→ Given entries
--
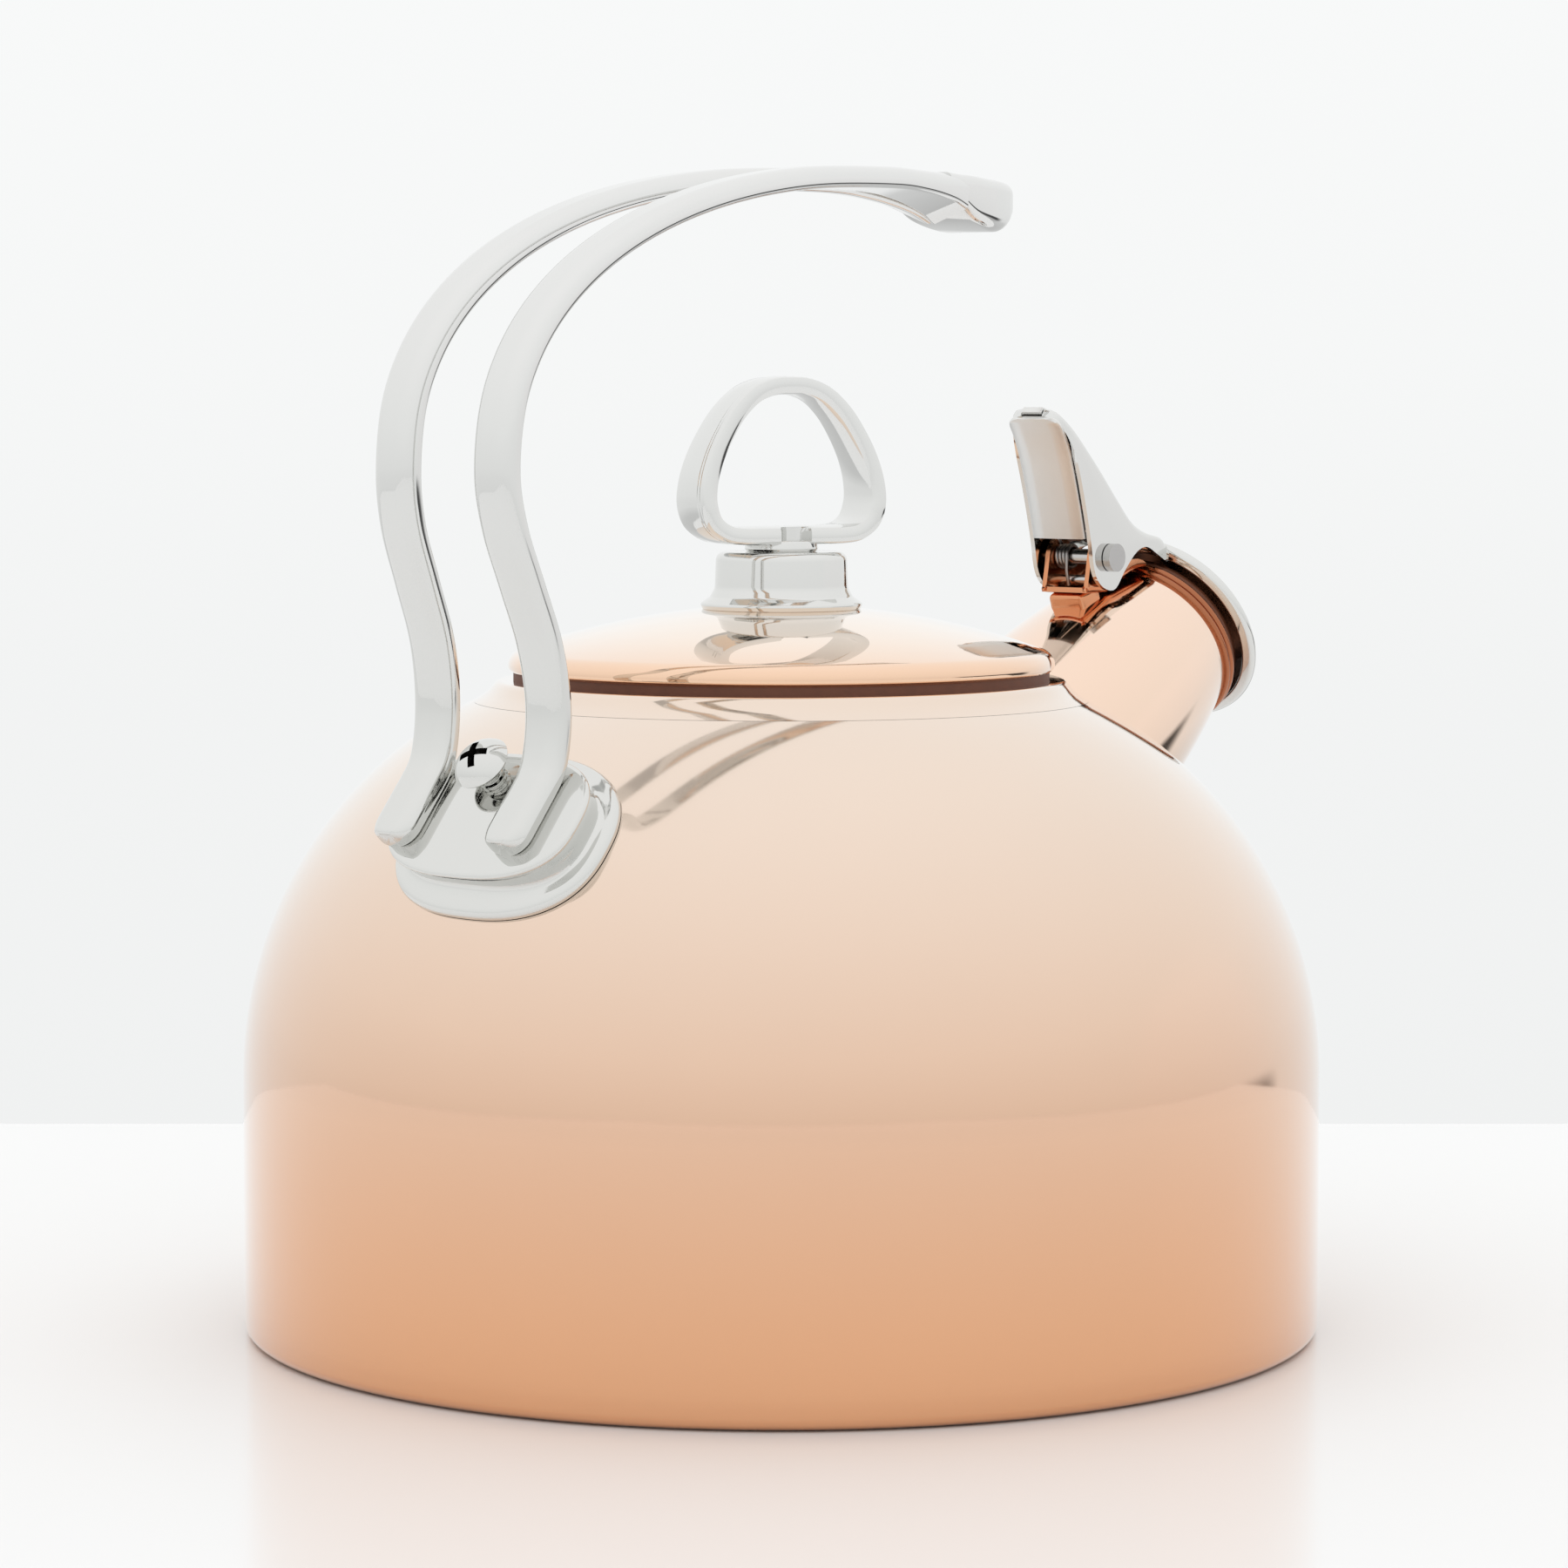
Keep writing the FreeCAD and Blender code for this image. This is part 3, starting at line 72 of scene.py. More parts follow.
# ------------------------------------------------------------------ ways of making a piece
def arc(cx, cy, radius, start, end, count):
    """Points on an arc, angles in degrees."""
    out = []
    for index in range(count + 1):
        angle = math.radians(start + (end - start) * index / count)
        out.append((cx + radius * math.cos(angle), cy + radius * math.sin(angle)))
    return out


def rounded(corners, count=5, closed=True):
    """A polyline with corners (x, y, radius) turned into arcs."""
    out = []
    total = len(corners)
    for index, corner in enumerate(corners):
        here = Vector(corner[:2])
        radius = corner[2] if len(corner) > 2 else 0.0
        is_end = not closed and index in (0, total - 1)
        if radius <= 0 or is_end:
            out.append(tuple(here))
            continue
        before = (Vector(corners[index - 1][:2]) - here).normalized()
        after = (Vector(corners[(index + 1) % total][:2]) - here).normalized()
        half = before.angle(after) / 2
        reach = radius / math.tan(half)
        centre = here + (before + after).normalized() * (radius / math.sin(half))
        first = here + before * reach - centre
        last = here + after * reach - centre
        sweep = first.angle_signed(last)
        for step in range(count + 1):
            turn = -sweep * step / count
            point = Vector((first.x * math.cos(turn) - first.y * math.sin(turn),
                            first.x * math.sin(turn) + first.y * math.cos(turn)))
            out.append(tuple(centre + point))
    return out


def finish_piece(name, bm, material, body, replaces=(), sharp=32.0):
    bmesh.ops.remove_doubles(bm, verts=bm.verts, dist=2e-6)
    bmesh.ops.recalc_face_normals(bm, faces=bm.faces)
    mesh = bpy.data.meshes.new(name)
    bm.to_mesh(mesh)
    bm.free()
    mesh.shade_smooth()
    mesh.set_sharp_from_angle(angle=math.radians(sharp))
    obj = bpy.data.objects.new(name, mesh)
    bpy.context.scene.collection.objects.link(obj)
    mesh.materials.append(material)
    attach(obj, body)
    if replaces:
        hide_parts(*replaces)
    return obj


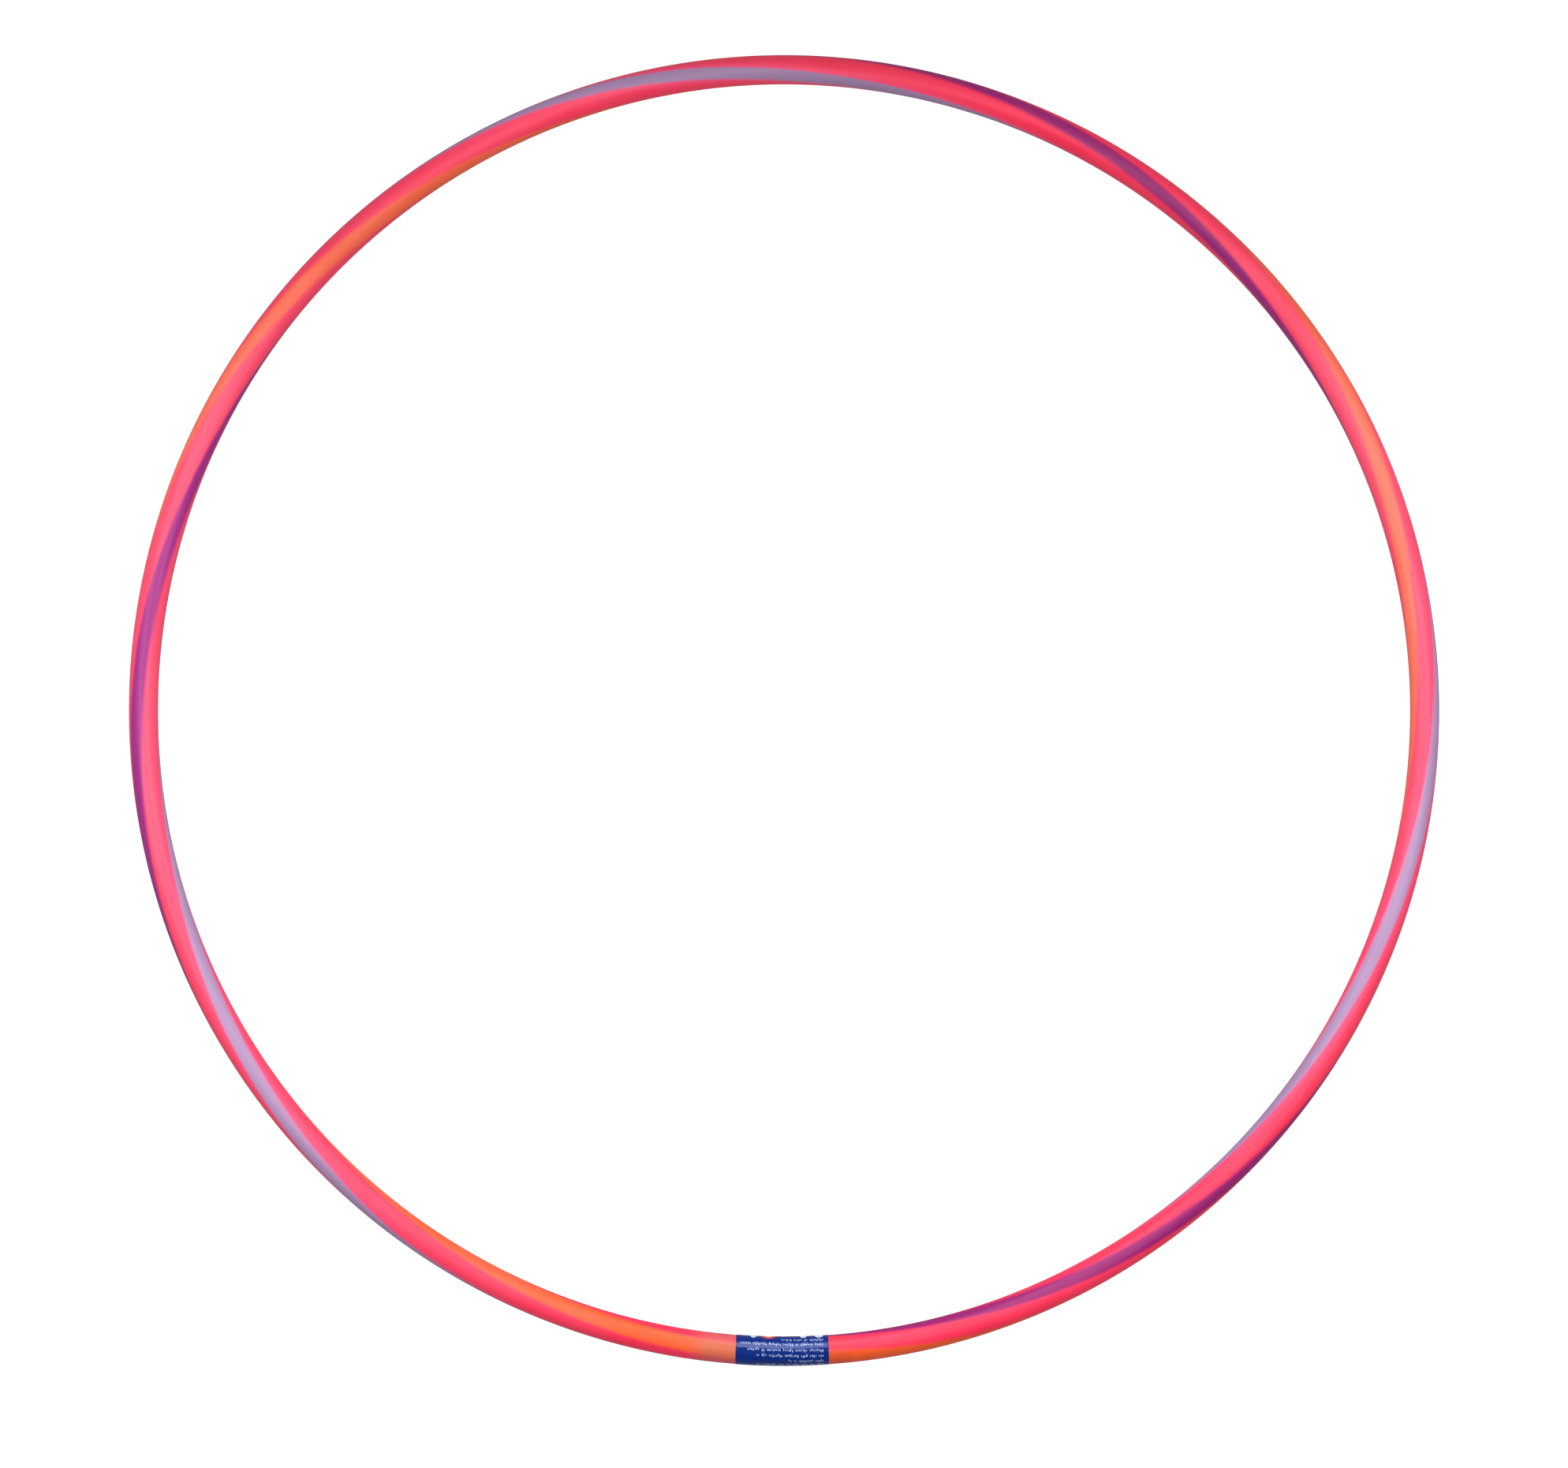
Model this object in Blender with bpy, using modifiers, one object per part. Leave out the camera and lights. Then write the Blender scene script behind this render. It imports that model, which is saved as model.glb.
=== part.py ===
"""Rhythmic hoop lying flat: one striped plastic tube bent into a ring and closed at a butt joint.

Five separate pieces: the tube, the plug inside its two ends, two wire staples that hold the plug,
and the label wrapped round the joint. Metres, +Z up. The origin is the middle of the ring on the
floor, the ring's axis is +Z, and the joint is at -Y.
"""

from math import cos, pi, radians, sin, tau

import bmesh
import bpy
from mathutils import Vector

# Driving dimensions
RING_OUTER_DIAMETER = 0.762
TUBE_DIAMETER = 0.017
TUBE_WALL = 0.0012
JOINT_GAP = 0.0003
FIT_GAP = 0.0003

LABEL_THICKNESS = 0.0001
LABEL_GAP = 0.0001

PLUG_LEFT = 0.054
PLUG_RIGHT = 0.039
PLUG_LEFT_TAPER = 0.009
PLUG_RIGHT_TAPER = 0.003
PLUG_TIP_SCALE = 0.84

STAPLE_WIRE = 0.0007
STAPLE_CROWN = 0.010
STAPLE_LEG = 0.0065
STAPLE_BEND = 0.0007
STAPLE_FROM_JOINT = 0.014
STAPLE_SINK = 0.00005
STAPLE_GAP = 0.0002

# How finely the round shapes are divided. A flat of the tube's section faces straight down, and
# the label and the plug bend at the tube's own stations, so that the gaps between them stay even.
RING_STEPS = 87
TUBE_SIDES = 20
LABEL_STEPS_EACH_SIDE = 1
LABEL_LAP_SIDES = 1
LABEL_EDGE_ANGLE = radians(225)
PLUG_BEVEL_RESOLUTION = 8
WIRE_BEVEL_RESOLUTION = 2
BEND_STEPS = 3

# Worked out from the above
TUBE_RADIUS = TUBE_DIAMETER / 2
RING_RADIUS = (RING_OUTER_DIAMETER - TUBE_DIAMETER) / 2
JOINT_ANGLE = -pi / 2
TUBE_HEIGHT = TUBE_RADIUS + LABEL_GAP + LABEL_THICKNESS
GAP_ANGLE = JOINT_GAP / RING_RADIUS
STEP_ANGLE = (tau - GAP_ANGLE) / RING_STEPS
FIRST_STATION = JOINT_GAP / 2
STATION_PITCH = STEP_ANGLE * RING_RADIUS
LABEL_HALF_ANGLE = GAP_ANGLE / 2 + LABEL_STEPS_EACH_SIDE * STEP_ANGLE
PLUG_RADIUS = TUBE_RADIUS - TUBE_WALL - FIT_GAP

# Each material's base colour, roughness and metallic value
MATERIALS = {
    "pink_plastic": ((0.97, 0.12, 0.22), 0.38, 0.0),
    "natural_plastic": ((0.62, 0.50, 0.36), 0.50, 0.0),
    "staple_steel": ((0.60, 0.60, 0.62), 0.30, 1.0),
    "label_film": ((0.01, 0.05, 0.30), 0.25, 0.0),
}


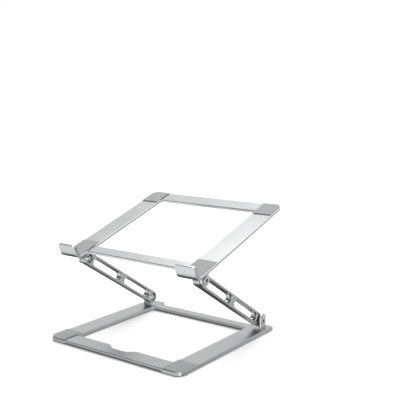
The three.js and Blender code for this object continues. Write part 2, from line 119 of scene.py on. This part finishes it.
--
→ What the task asks
The pictures should not appear in the copy; every other part of the records above must be returned exactly.

→ Final answer
Keep writing the FreeCAD and Blender code for this image. This is part 3, starting at line 72 of scene.py. More parts follow.
# ------------------------------------------------------------------ ways of making a piece
def arc(cx, cy, radius, start, end, count):
    """Points on an arc, angles in degrees."""
    out = []
    for index in range(count + 1):
        angle = math.radians(start + (end - start) * index / count)
        out.append((cx + radius * math.cos(angle), cy + radius * math.sin(angle)))
    return out


def rounded(corners, count=5, closed=True):
    """A polyline with corners (x, y, radius) turned into arcs."""
    out = []
    total = len(corners)
    for index, corner in enumerate(corners):
        here = Vector(corner[:2])
        radius = corner[2] if len(corner) > 2 else 0.0
        is_end = not closed and index in (0, total - 1)
        if radius <= 0 or is_end:
            out.append(tuple(here))
            continue
        before = (Vector(corners[index - 1][:2]) - here).normalized()
        after = (Vector(corners[(index + 1) % total][:2]) - here).normalized()
        half = before.angle(after) / 2
        reach = radius / math.tan(half)
        centre = here + (before + after).normalized() * (radius / math.sin(half))
        first = here + before * reach - centre
        last = here + after * reach - centre
        sweep = first.angle_signed(last)
        for step in range(count + 1):
            turn = -sweep * step / count
            point = Vector((first.x * math.cos(turn) - first.y * math.sin(turn),
                            first.x * math.sin(turn) + first.y * math.cos(turn)))
            out.append(tuple(centre + point))
    return out


def finish_piece(name, bm, material, body, replaces=(), sharp=32.0):
    bmesh.ops.remove_doubles(bm, verts=bm.verts, dist=2e-6)
    bmesh.ops.recalc_face_normals(bm, faces=bm.faces)
    mesh = bpy.data.meshes.new(name)
    bm.to_mesh(mesh)
    bm.free()
    mesh.shade_smooth()
    mesh.set_sharp_from_angle(angle=math.radians(sharp))
    obj = bpy.data.objects.new(name, mesh)
    bpy.context.scene.collection.objects.link(obj)
    mesh.materials.append(material)
    attach(obj, body)
    if replaces:
        hide_parts(*replaces)
    return obj


Model this object in Blender with bpy, using modifiers, one object per part. Leave out the camera and lights. Then write the Blender scene script behind this render. It imports that model, which is saved as model.glb.
=== part.py ===
"""Rhythmic hoop lying flat: one striped plastic tube bent into a ring and closed at a butt joint.

Five separate pieces: the tube, the plug inside its two ends, two wire staples that hold the plug,
and the label wrapped round the joint. Metres, +Z up. The origin is the middle of the ring on the
floor, the ring's axis is +Z, and the joint is at -Y.
"""

from math import cos, pi, radians, sin, tau

import bmesh
import bpy
from mathutils import Vector

# Driving dimensions
RING_OUTER_DIAMETER = 0.762
TUBE_DIAMETER = 0.017
TUBE_WALL = 0.0012
JOINT_GAP = 0.0003
FIT_GAP = 0.0003

LABEL_THICKNESS = 0.0001
LABEL_GAP = 0.0001

PLUG_LEFT = 0.054
PLUG_RIGHT = 0.039
PLUG_LEFT_TAPER = 0.009
PLUG_RIGHT_TAPER = 0.003
PLUG_TIP_SCALE = 0.84

STAPLE_WIRE = 0.0007
STAPLE_CROWN = 0.010
STAPLE_LEG = 0.0065
STAPLE_BEND = 0.0007
STAPLE_FROM_JOINT = 0.014
STAPLE_SINK = 0.00005
STAPLE_GAP = 0.0002

# How finely the round shapes are divided. A flat of the tube's section faces straight down, and
# the label and the plug bend at the tube's own stations, so that the gaps between them stay even.
RING_STEPS = 87
TUBE_SIDES = 20
LABEL_STEPS_EACH_SIDE = 1
LABEL_LAP_SIDES = 1
LABEL_EDGE_ANGLE = radians(225)
PLUG_BEVEL_RESOLUTION = 8
WIRE_BEVEL_RESOLUTION = 2
BEND_STEPS = 3

# Worked out from the above
TUBE_RADIUS = TUBE_DIAMETER / 2
RING_RADIUS = (RING_OUTER_DIAMETER - TUBE_DIAMETER) / 2
JOINT_ANGLE = -pi / 2
TUBE_HEIGHT = TUBE_RADIUS + LABEL_GAP + LABEL_THICKNESS
GAP_ANGLE = JOINT_GAP / RING_RADIUS
STEP_ANGLE = (tau - GAP_ANGLE) / RING_STEPS
FIRST_STATION = JOINT_GAP / 2
STATION_PITCH = STEP_ANGLE * RING_RADIUS
LABEL_HALF_ANGLE = GAP_ANGLE / 2 + LABEL_STEPS_EACH_SIDE * STEP_ANGLE
PLUG_RADIUS = TUBE_RADIUS - TUBE_WALL - FIT_GAP

# Each material's base colour, roughness and metallic value
MATERIALS = {
    "pink_plastic": ((0.97, 0.12, 0.22), 0.38, 0.0),
    "natural_plastic": ((0.62, 0.50, 0.36), 0.50, 0.0),
    "staple_steel": ((0.60, 0.60, 0.62), 0.30, 1.0),
    "label_film": ((0.01, 0.05, 0.30), 0.25, 0.0),
}


The three.js and Blender code for this object continues. Write part 2, from line 119 of scene.py on. This part finishes it.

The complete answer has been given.